The Nye County Commission, sitting as the governing body for the town of Pahrump, recently approved the town’s tentative budget for the coming fiscal year, which begins July 1 and runs through June 30, 2020.

Total available monetary resources for the town general fund were budgeted at $7.8 million. Of this amount, $2.7 million is marked as carry-over from the current fiscal year while revenues for fiscal year 2020 were projected at $5.1 million.

Calculated against the total budgeted expenditures, including a $1.2 million transfer from the general fund to the capital projects fund, the town’s general fund was projected to see an ending fund balance of just $518,000 at the completion of fiscal year 2020.

Certain Nye County commissioners appeared slightly troubled by the low-end fund balance projection. However, at the same time, some expressed their belief that money should not be “hoarded” and that the taxpayers’ dollars should be spent to satisfy the public’s desire for town improvements.

“All I see is, the ending fund balance goes down, down, down. There were several million dollars in the town of Pahrump and now I’ve got what, (a projection of) $500,000?” Nye County Commissioner Leo Blundo questioned.

Nye County Comptroller Savannah Rucker, who presented the town’s tentative budget, said the main driver of that decrease in ending fund balance was capital improvements.

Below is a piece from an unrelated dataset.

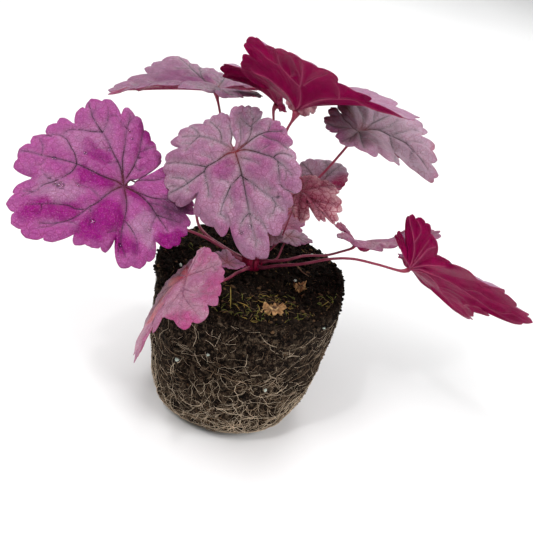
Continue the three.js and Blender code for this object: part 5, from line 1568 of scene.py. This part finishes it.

Nye County Commission chairman John Koenig added that a large chunk of the funding allocated for the coming fiscal year’s capital improvements projects had already approved.

Commissioner Donna Cox noted, “I’m not real fond of the ending fund balance but I am not really afraid of it either because we’ve managed to get those improvements, we’ve managed to still pay the bills and pay the employees and the benefits and the public has what they want on top of everything else. It may be time to tighten the belt a little bit but we bring in that money because we are supposed to put in back out, not because we are supposed to bank it.”

Koenig concurred with that thought, remarking, “This is what we are supposed to be doing with the money. We’re not supposed to be banking the money necessarily, we’re supposed to be doing things so that the community can enjoy what they are paying for.”

Rucker explained the projected ending fund balance would be a “worst case scenario” and would only be realized if all of the money budgeted was actually spent.

Outside of salaries and benefits which come it at a projected cost of $3.3 million, the town’s biggest allocation is to capital improvements. With an array of projects already approved in prior years, over $2 million in funding has been budgeted for capital expenditures.

Rucker noted that the town had not been spending very much funding on capital improvements in previous years and it seemed high time to do so. In fact, in the years 2010 to 2016, the town had spent on average just $75,000 per year on capital improvements.

Since 2017, the county commission has ramped up these type of projects, spending just over $1 million in 2017, $2 million in 2018 and $1.2 million in the current fiscal year. Improvements of note that were completed in the past two years include new lighting for the fields at Petrack Park, Ian Deutch Memorial Park and Simkins Park and shade structures for the playground areas at both Petrack and Ian Deutch parks, among other improvements.

The final budget for the town of Pahrump for fiscal year 2020 will come before the commission for approval at its final budget meeting on May 29.